Koepka was seeking autographs and made his way to the old driving range at the course and then, somehow, into the parking lot. There he made his request of Mickelson and was turned down.
“He told me years later, I shouldn't have been in the parking lot, so fair enough,” Koepka said.
When pressed for details, Koepka was asked if he had ever reminded Mickelson of their early introduction, one long before the would be PGA Tour peers.
“I mean, I can't believe he doesn't remember the first time he ever said no to a kid, signing an autograph,” Koepka joked. “I told him, I think in 2014, I think we were playing a practice round at the British Open. I had to tell him. I was like, ‘Listen, man, you stiffed me, and I really didn't like you for a long time.’ ... He was typical Phil, right back at me. I shouldn't have been there. We can laugh about it now. I've got his autograph now.”

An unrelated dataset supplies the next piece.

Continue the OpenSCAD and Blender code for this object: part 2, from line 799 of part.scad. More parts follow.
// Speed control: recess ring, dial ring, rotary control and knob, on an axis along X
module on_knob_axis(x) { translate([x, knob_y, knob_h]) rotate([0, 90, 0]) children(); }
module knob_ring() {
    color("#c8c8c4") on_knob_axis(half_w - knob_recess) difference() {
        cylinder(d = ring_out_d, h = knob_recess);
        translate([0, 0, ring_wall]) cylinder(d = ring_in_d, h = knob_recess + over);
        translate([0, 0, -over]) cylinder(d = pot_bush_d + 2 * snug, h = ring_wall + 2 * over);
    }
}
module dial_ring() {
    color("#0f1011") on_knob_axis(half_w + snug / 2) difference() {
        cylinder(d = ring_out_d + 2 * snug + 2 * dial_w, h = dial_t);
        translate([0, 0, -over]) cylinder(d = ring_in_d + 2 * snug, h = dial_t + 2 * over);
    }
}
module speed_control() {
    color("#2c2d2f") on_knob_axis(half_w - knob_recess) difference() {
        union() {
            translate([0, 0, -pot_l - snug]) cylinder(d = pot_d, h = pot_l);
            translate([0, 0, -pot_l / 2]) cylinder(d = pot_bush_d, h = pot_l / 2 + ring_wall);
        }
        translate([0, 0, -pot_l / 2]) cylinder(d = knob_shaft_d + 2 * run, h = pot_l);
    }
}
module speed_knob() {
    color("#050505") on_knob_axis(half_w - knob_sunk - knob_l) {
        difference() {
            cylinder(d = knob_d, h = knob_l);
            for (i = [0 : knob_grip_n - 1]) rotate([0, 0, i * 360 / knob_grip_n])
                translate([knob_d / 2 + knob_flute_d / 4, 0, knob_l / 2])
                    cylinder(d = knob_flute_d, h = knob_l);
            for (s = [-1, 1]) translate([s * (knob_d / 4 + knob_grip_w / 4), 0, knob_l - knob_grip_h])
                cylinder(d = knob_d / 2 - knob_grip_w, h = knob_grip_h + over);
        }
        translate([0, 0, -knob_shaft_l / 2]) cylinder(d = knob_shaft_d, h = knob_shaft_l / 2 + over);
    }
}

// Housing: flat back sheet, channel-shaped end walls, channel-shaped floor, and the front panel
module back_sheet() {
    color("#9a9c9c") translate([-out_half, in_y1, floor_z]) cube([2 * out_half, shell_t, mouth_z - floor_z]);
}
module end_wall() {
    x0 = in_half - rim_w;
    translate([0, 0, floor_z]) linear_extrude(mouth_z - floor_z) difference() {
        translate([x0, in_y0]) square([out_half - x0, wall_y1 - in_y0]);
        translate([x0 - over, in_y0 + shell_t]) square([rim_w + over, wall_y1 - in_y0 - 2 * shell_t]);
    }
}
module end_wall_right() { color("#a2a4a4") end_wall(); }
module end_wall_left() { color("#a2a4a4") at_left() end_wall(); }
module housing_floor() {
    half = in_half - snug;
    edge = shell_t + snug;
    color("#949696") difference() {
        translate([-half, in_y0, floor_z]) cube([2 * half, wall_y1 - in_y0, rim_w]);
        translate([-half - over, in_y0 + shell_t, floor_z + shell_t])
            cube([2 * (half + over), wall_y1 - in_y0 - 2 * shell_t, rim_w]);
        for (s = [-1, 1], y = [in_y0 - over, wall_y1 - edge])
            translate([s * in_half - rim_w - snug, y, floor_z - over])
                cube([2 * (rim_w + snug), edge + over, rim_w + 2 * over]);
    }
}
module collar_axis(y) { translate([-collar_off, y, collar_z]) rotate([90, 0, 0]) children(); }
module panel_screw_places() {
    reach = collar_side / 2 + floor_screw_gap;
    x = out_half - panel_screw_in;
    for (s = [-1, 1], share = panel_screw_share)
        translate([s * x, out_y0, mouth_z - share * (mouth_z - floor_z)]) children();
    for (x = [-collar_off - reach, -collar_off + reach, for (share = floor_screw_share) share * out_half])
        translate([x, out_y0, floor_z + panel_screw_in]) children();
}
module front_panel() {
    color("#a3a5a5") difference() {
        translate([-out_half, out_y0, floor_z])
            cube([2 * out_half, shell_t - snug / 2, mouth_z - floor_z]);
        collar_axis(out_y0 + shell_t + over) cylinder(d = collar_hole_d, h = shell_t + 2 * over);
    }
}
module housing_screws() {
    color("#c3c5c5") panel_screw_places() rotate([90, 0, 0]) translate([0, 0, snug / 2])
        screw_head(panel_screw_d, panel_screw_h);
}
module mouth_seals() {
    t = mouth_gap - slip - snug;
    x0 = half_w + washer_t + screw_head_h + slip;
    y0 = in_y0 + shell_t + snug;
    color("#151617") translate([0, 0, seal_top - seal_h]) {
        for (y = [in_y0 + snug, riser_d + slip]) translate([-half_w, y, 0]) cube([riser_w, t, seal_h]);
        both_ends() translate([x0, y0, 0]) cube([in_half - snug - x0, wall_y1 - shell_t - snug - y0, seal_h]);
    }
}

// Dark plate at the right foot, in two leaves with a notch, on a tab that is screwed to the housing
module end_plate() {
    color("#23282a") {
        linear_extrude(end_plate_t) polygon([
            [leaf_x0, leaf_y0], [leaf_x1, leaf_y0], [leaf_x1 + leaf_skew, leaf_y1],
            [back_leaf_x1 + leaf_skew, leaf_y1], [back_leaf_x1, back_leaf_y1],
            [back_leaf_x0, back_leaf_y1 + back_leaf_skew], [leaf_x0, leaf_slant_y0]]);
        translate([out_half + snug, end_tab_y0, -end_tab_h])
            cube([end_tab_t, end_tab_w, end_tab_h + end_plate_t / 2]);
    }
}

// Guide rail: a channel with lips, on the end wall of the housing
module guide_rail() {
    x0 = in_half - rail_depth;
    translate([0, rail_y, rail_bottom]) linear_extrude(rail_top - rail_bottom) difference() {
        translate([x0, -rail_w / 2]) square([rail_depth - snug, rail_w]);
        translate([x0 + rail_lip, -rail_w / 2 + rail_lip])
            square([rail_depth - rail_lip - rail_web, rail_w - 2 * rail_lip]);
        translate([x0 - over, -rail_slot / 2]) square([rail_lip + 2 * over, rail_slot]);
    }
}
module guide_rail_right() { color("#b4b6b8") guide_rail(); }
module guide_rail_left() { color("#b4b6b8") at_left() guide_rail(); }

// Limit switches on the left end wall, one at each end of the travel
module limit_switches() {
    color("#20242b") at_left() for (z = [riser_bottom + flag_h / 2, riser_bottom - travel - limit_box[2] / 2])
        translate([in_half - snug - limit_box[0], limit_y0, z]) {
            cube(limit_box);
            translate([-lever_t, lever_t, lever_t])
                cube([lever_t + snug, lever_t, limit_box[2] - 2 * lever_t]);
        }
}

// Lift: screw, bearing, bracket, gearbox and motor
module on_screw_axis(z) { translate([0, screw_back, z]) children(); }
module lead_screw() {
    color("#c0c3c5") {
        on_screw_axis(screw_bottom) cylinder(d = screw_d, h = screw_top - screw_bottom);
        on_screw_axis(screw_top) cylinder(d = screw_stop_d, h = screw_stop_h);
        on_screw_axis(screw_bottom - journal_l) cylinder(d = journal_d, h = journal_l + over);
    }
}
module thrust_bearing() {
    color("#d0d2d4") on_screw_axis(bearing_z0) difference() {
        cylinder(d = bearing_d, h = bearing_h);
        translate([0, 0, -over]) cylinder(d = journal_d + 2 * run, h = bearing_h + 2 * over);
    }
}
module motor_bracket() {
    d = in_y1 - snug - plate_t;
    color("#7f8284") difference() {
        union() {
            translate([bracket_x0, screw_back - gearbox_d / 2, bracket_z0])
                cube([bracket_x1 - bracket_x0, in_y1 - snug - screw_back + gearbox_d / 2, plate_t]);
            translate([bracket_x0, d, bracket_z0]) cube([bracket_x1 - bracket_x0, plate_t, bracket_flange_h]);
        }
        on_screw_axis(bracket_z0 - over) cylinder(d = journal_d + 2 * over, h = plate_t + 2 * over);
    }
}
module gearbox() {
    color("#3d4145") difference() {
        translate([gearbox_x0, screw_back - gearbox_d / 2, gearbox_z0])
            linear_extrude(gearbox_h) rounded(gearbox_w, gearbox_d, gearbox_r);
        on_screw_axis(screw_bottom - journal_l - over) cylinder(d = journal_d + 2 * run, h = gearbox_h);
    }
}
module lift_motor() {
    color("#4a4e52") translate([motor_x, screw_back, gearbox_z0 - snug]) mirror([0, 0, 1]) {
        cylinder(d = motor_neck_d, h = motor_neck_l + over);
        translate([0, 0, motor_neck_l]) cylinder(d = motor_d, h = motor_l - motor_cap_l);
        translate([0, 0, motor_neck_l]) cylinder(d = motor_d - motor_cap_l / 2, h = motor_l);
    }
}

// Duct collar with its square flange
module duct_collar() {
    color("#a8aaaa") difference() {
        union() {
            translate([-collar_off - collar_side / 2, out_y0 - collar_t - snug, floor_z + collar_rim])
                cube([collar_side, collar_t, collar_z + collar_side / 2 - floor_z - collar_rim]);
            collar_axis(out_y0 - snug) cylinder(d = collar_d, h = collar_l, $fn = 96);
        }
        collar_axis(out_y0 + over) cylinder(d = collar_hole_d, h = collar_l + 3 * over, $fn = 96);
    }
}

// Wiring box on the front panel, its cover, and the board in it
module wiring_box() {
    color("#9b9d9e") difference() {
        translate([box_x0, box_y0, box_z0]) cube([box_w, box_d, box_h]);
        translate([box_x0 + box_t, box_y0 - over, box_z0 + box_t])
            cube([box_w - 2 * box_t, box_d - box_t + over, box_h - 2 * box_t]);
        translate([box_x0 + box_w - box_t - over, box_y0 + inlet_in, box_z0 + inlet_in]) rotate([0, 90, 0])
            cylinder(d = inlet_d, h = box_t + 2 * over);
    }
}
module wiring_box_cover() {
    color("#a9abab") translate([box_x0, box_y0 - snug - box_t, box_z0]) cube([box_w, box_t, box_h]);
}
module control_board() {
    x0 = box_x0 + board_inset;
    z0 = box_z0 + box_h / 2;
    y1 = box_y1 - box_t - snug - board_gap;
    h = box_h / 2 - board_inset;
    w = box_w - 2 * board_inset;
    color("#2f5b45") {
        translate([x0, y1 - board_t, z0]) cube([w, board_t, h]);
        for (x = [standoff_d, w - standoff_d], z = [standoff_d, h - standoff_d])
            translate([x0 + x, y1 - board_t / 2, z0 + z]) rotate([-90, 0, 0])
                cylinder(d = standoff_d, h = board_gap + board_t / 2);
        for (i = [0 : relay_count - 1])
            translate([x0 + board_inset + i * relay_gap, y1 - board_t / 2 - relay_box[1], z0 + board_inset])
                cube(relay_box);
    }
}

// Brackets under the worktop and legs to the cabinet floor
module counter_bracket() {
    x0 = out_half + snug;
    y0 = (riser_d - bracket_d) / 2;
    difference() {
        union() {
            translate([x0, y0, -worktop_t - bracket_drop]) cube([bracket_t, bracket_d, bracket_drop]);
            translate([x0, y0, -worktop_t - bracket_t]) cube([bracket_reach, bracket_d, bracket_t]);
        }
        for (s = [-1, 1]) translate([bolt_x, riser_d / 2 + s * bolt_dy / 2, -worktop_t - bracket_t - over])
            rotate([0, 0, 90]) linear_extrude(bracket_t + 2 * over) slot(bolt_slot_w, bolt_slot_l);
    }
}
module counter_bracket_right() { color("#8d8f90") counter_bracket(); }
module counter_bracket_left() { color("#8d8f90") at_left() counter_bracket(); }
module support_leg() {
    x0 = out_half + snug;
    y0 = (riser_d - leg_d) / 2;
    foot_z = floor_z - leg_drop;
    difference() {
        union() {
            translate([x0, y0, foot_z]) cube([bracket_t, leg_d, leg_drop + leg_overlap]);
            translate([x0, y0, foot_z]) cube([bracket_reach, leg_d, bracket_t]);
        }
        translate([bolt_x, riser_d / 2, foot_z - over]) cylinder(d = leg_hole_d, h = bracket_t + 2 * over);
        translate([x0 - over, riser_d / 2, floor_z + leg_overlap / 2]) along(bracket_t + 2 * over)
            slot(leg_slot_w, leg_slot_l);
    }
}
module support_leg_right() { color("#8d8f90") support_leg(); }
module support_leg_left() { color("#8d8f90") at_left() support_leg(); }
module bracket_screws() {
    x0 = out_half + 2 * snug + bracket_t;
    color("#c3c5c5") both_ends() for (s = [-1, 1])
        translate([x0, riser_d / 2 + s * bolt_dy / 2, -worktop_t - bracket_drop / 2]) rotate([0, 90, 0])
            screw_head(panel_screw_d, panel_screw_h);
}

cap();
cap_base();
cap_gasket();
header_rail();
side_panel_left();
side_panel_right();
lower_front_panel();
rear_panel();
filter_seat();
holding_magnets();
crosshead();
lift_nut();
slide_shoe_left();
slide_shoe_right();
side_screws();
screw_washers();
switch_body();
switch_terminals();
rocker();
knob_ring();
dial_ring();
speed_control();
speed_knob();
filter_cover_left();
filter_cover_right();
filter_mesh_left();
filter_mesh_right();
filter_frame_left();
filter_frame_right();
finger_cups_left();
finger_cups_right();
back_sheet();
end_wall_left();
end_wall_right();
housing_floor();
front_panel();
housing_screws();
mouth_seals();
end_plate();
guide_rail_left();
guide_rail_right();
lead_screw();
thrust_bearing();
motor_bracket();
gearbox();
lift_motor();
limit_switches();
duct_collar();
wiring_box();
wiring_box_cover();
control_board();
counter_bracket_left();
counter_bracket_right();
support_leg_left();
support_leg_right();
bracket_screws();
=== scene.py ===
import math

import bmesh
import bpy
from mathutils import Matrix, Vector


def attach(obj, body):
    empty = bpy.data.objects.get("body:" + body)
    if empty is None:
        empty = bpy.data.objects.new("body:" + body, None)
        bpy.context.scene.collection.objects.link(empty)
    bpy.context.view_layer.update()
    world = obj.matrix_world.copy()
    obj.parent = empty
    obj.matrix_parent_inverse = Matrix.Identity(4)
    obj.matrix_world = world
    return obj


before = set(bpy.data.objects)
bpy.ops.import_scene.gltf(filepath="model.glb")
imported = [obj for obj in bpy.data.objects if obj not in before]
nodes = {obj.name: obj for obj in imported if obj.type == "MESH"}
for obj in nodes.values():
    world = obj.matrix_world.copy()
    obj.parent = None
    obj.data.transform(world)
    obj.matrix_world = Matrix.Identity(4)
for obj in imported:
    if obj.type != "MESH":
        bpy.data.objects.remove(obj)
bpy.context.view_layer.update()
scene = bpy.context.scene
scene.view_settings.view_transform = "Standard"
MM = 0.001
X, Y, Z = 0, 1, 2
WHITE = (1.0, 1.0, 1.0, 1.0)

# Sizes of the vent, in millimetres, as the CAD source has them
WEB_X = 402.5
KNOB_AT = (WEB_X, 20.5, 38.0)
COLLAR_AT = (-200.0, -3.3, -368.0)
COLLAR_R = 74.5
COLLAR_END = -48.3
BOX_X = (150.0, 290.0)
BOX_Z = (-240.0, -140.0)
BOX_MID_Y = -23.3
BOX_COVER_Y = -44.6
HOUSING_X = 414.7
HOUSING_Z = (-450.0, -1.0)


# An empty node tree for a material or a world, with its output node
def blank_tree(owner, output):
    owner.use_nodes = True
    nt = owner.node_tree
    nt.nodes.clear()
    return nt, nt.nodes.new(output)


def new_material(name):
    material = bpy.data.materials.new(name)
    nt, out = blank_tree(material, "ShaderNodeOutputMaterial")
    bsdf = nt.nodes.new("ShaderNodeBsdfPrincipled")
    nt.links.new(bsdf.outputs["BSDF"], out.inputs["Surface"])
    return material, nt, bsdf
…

Mission accomplished — finally.
Mickelson acknowledged the oddity of now playing alongside golfers who once sought his autograph.
“It’s actually fun stories that a guy like Brooks Koepka, who’s won, what, three majors now recently, has been out here following as a kid,” Mickelson said. “It’s a little weird, but it's pretty cool, too, and to be able to play with him and see his greatness shine and to be a somewhat part of that or a witness to it as well as compete against it, it’s been fun.”